#### [What you are asked to do]
Render the following material again verbatim, leaving nothing out.

#### [Dataset excerpt]

━━━━━━━━━━━━━━━━━━━━━━━━━━━━━━

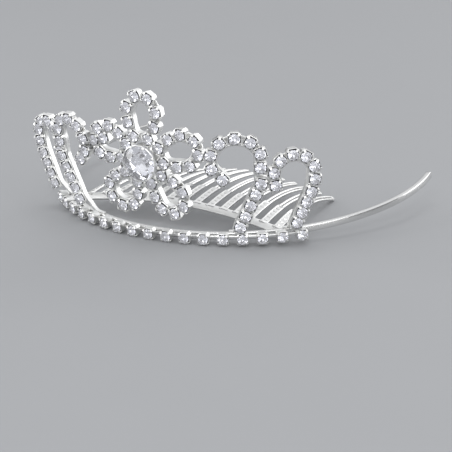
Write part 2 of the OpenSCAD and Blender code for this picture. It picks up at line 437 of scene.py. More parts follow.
def in_a_row(seats, first):
    """Orders seats from one to the nearest that is left."""
    left = [s for s in seats if s is not first]
    row = [first]
    while left:
        near = min(left, key=lambda s: (s.point - row[-1].point).length)
        left.remove(near)
        row.append(near)
    return row


def in_a_ring(seats, count):
    """Orders the seats round their middle, and returns any that lie inside the ring apart."""
    middle = mean(s.point for s in seats)
    ranked = sorted(seats, key=lambda s: -(s.point - middle).length)
    ring, inner = ranked[:count], ranked[count:]
    facing = ring[0].facing
    across = UP.cross(facing).normalized()
    up = facing.cross(across)

    def angle(seat):
        away = seat.point - middle
        return math.atan2(away.dot(up), away.dot(across))

    return sorted(ring, key=angle), inner


def item_at(items, i, closed):
    """The item at an index: past an end a closed row starts again, and an open one stays there."""
    return items[i % len(items)] if closed else items[min(max(i, 0), len(items) - 1)]


def chain_places(seats, closed):
    """A matrix for each seat: X along the chain, Z out of the cup."""
    places = []
    for i, seat in enumerate(seats):
        along = item_at(seats, i + 1, closed).point - item_at(seats, i - 1, closed).point
        along = (along - seat.facing * along.dot(seat.facing)).normalized()
        places.append(basis(along, seat.facing.cross(along), seat.facing, seat.point))
    return places


def smooth_path(points, closed, steps):
    """Points on a smooth curve through the given ones."""
    path = []
    for i in range(len(points) if closed else len(points) - 1):
        a, b, c, d = (item_at(points, i + k, closed) for k in (-1, 0, 1, 2))
        for step in range(steps):
            t = step / steps
            path.append(
                0.5 * (2 * b + (c - a) * t + (2 * a - 5 * b + 4 * c - d) * t**2
                       + (3 * b - 3 * c + d - a) * t**3)
            )
    if not closed:
        path.append(points[-1].copy())
    return path


def path_frames(path, closed, side_of):
    """A matrix for each point of a path: Z along it, X and Y across it."""
    frames = []
    for i, point in enumerate(path):
        along = (item_at(path, i + 1, closed) - item_at(path, i - 1, closed)).normalized()
        across = side_of(along).normalized()
        frames.append(basis(across, along.cross(across), along, point))
    return frames


def rounded_box(width, height, corner, steps=2):
    """The outline of a strip with rounded edges, about its middle."""
    outline = []
    for k in range(4):
        turn = math.pi / 2 * k
        sign_x = 1 if k in (0, 3) else -1
        sign_y = 1 if k in (0, 1) else -1
        for i in range(steps + 1):
            a = turn + math.pi / 2 * i / steps
            outline.append(Vector((
                sign_x * (width / 2 - corner) + corner * math.cos(a),
                sign_y * (height / 2 - corner) + corner * math.sin(a),
                0,
            )))
    return outline


def sweep(bm, outline, frames, closed=False):
    """Extrudes an outline from frame to frame, and caps its ends or joins them."""
    strip = bmesh.new()
    verts = [strip.verts.new(frames[0] @ p) for p in outline]
    edges = [strip.edges.new((verts[i - 1], verts[i])) for i in range(len(verts))]
    if not closed:
        strip.faces.new(verts)
    stops = frames[1:] + frames[:1] if closed else frames[1:]
    for before, after in zip(frames, stops):
        made = bmesh.ops.extrude_edge_only(strip, edges=edges)["geom"]
        edges = [g for g in made if isinstance(g, bmesh.types.BMEdge)]
        new_verts = [g for g in made if isinstance(g, bmesh.types.BMVert)]
        bmesh.ops.transform(strip, matrix=after @ before.inverted(), verts=new_verts)
        edges = [e for e in edges if all(v in new_verts for v in e.verts)]
    if closed:
        bmesh.ops.remove_doubles(strip, verts=verts + new_verts, dist=0.001)
    else:
        bmesh.ops.contextual_create(strip, geom=edges)
    merge(bm, strip)


def spin_profile(bm, profile, steps):
    """Turns points (radius, height) round the axis, as a ring if the first one lies off the axis."""
    verts = [bm.verts.new((r, 0, z)) for r, z in profile]
    closed = profile[0][0] > 0
    edges = [bm.edges.new((verts[i - 1], verts[i])) for i in range(0 if closed else 1, len(verts))]
    bmesh.ops.spin(
        bm, geom=verts + edges, axis=(0, 0, 1), cent=(0, 0, 0), steps=steps, angle=2 * math.pi,
        use_merge=True,
    )
    bmesh.ops.remove_doubles(bm, verts=bm.verts, dist=0.0001)
    bmesh.ops.recalc_face_normals(bm, faces=bm.faces)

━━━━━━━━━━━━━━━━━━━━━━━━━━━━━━

#### [Answer for the task]
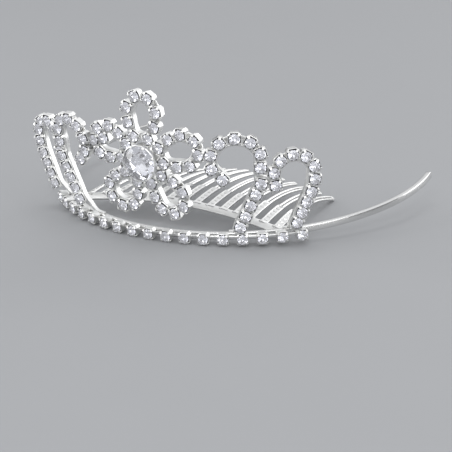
Write part 2 of the OpenSCAD and Blender code for this picture. It picks up at line 437 of scene.py. More parts follow.
def in_a_row(seats, first):
    """Orders seats from one to the nearest that is left."""
    left = [s for s in seats if s is not first]
    row = [first]
    while left:
        near = min(left, key=lambda s: (s.point - row[-1].point).length)
        left.remove(near)
        row.append(near)
    return row


def in_a_ring(seats, count):
    """Orders the seats round their middle, and returns any that lie inside the ring apart."""
    middle = mean(s.point for s in seats)
    ranked = sorted(seats, key=lambda s: -(s.point - middle).length)
    ring, inner = ranked[:count], ranked[count:]
    facing = ring[0].facing
    across = UP.cross(facing).normalized()
    up = facing.cross(across)

    def angle(seat):
        away = seat.point - middle
        return math.atan2(away.dot(up), away.dot(across))

    return sorted(ring, key=angle), inner


def item_at(items, i, closed):
    """The item at an index: past an end a closed row starts again, and an open one stays there."""
    return items[i % len(items)] if closed else items[min(max(i, 0), len(items) - 1)]


def chain_places(seats, closed):
    """A matrix for each seat: X along the chain, Z out of the cup."""
    places = []
    for i, seat in enumerate(seats):
        along = item_at(seats, i + 1, closed).point - item_at(seats, i - 1, closed).point
        along = (along - seat.facing * along.dot(seat.facing)).normalized()
        places.append(basis(along, seat.facing.cross(along), seat.facing, seat.point))
    return places


def smooth_path(points, closed, steps):
    """Points on a smooth curve through the given ones."""
    path = []
    for i in range(len(points) if closed else len(points) - 1):
        a, b, c, d = (item_at(points, i + k, closed) for k in (-1, 0, 1, 2))
        for step in range(steps):
            t = step / steps
            path.append(
                0.5 * (2 * b + (c - a) * t + (2 * a - 5 * b + 4 * c - d) * t**2
                       + (3 * b - 3 * c + d - a) * t**3)
            )
    if not closed:
        path.append(points[-1].copy())
    return path


def path_frames(path, closed, side_of):
    """A matrix for each point of a path: Z along it, X and Y across it."""
    frames = []
    for i, point in enumerate(path):
        along = (item_at(path, i + 1, closed) - item_at(path, i - 1, closed)).normalized()
        across = side_of(along).normalized()
        frames.append(basis(across, along.cross(across), along, point))
    return frames


def rounded_box(width, height, corner, steps=2):
    """The outline of a strip with rounded edges, about its middle."""
    outline = []
    for k in range(4):
        turn = math.pi / 2 * k
        sign_x = 1 if k in (0, 3) else -1
        sign_y = 1 if k in (0, 1) else -1
        for i in range(steps + 1):
            a = turn + math.pi / 2 * i / steps
            outline.append(Vector((
                sign_x * (width / 2 - corner) + corner * math.cos(a),
                sign_y * (height / 2 - corner) + corner * math.sin(a),
                0,
            )))
    return outline


def sweep(bm, outline, frames, closed=False):
    """Extrudes an outline from frame to frame, and caps its ends or joins them."""
    strip = bmesh.new()
    verts = [strip.verts.new(frames[0] @ p) for p in outline]
    edges = [strip.edges.new((verts[i - 1], verts[i])) for i in range(len(verts))]
    if not closed:
        strip.faces.new(verts)
    stops = frames[1:] + frames[:1] if closed else frames[1:]
    for before, after in zip(frames, stops):
        made = bmesh.ops.extrude_edge_only(strip, edges=edges)["geom"]
        edges = [g for g in made if isinstance(g, bmesh.types.BMEdge)]
        new_verts = [g for g in made if isinstance(g, bmesh.types.BMVert)]
        bmesh.ops.transform(strip, matrix=after @ before.inverted(), verts=new_verts)
        edges = [e for e in edges if all(v in new_verts for v in e.verts)]
    if closed:
        bmesh.ops.remove_doubles(strip, verts=verts + new_verts, dist=0.001)
    else:
        bmesh.ops.contextual_create(strip, geom=edges)
    merge(bm, strip)


def spin_profile(bm, profile, steps):
    """Turns points (radius, height) round the axis, as a ring if the first one lies off the axis."""
    verts = [bm.verts.new((r, 0, z)) for r, z in profile]
    closed = profile[0][0] > 0
    edges = [bm.edges.new((verts[i - 1], verts[i])) for i in range(0 if closed else 1, len(verts))]
    bmesh.ops.spin(
        bm, geom=verts + edges, axis=(0, 0, 1), cent=(0, 0, 0), steps=steps, angle=2 * math.pi,
        use_merge=True,
    )
    bmesh.ops.remove_doubles(bm, verts=bm.verts, dist=0.0001)
    bmesh.ops.recalc_face_normals(bm, faces=bm.faces)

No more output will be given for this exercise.